OK - with that disclaimer out of the way, let's get started.
A sample notebook
The example scientific code we will be working with in this post is made up of one long script. In the rest of this post, we are going to work on adding tests to this scientific script.
Very often, scientific code includes a couple of common steps:
- Read in data
- Clean or reorganize data
- Run calculations on the data
- Create a figure or plot
Below is a sample Jupyter notebook (that we'll use in the rest of this post) with Python code that reads in a .csv file of data, cleans up the data, runs a calculation, then produces a plot. The data in this example is from a mechanical test frame (a piece of equipment that tests the strength of materials), but the same testing ideas in this post could be applied to a script that analyzes data in another subject area. You can find the Jupyter notebook here: analysis.ipynb and the raw data here: raw_data.csv
# analysis.ipynb
import numpy as np
import pandas as pd
import matplotlib.pyplot as plt
raw_data_df = pd.read_csv('data/raw_data.csv')

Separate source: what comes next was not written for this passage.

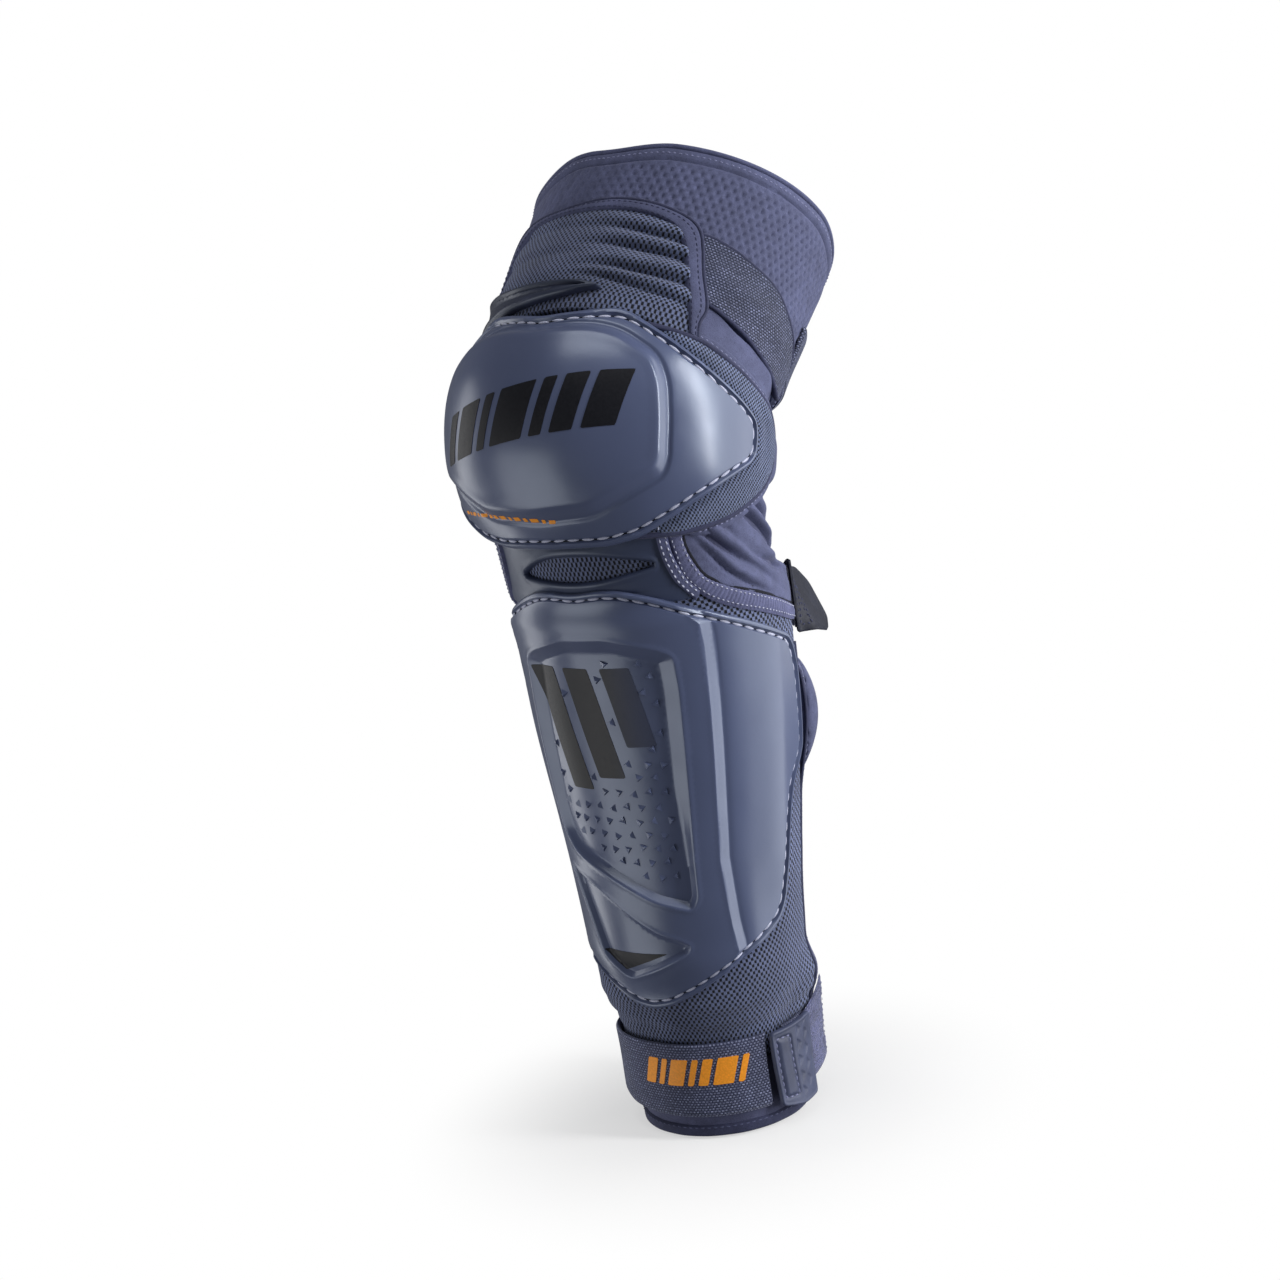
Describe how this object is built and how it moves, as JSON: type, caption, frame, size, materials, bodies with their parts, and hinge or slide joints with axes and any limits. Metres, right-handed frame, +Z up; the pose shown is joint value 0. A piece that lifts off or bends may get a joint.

raw_data_array = np.array(raw_data_df)
cleaned_data_array = raw_data_array[1:,:]
d = 0.506
A0 = np.pi*(d/2)**2
F = cleaned_data_array[:,4] * 0.001
stress = F/A0
strain = cleaned_data_array[:,5] * 0.01
ts = np.max(stress)
te = np.max(strain)-np.min(strain)
print(f'Tensile Strength={ts}')
print(f'Total Extension={te}')
fig, ax = plt.subplots()
ax.plot(strain,stress)
ax.set_xlabel("Strain (mm/mm)")
ax.set_ylabel("Stress (MPa)")
ax.set_title("Stress Strain Curve")
plt.savefig("plot.png")
plt.show()
When the code is run, the plot produced looks like the plot below:
In the code above, notice the line raw_data_df = pd.read_csv('data/raw_data.csv')
This line shows the .csv data file isn't in the same directory as the script. The .csv file is in a sub-directory called data/
.
In scientific code, it's a good idea to keep the data separate from the script that analyzes the data.
How can we possibly write software tests for this script?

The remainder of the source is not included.